I am no replacement for hanging out with your friends in person, though, I know. There are physical aspects no amount of sentences will replace, you know?
I ache, when the weather's nice, to get out here, too; strangely, I don't call half the people I could. Whatever the hell I'm trying to do has come to supercede too much personal contact until I'm finally making it all "work" but I too just want to belong with some people now and then. I love being loved, like you would think people always do. The 'net has kept me in contact pretty well, but I'm about caught up to where maybe I can just go enjoy time with someone else (it helps that I like Angela, but she can't always be everyone else when the mood hits).
I really fell in love with my own company, sometime long after I'd had a good bit more success having friends. I realized some things about myself, or swallowed some delusions that would give me a cool sounding identity, haha, and once I relied as much on myself as possible, I had new qualities to offer others.
By choice, I've kept things narrowed down largely to Angela and my work and logging in, tho I get in chats with some of my friends around the 'hood, too, when I'm not rushing past them to hurry up on my already late dreams.

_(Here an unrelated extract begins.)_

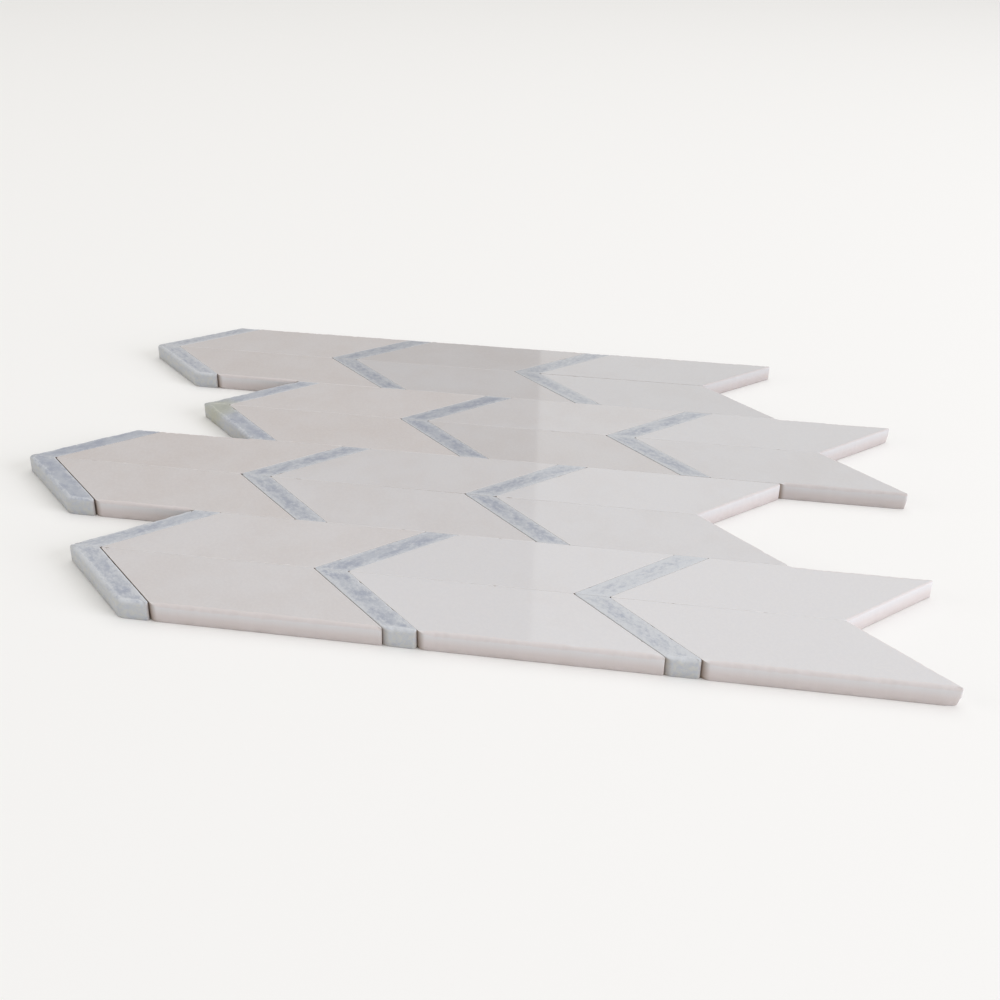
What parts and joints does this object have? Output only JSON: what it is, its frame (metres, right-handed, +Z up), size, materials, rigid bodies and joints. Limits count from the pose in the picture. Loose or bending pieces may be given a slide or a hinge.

As a writer, this is a good medium for me to come in and dive-bomb people with jokes and observcations and comfort, but yah, going to expereince things with people is part of making memories, so hang in there, the time will come around again.
Do you have open communication with your friends? has anything weird happened? Maybe you can pinpoint something, but try not to let it overwhelm you. In the end, you may live a good bit of your life without them much one day, and it's best to have these good qualities in yourself, because if you want to adapt somewhere else, it's good to be friendly enough to get friends wherever you land.
I just mean, your friends' feelings and opinions matter, sure, but all you can do anything about is yourself---so, handle with care, and give yourself a break, just keep doing your best and understand the occasions when you make bad decisions and treat yourself like you deserve some compassion. Besides, their deal may be about things quite outside yourself and they can't understand how you feel.
Don't get too caught up by anger, get some exercise, and try not to get on your own nerves complaining. I made a lot of fun of how uptight and scared to think for themselves others were, but in a way it bummed me out, privately, 'cause I'd be living in a better world if we weren't all asked to politely dumb ourselves down! Just look at American Idol.
I'm not making assumptions, it's just human stuff. I'm picking from my own process, just random stuff that screws up my day and my potential to progress, at times. This is the sort of thing I think about to fix it.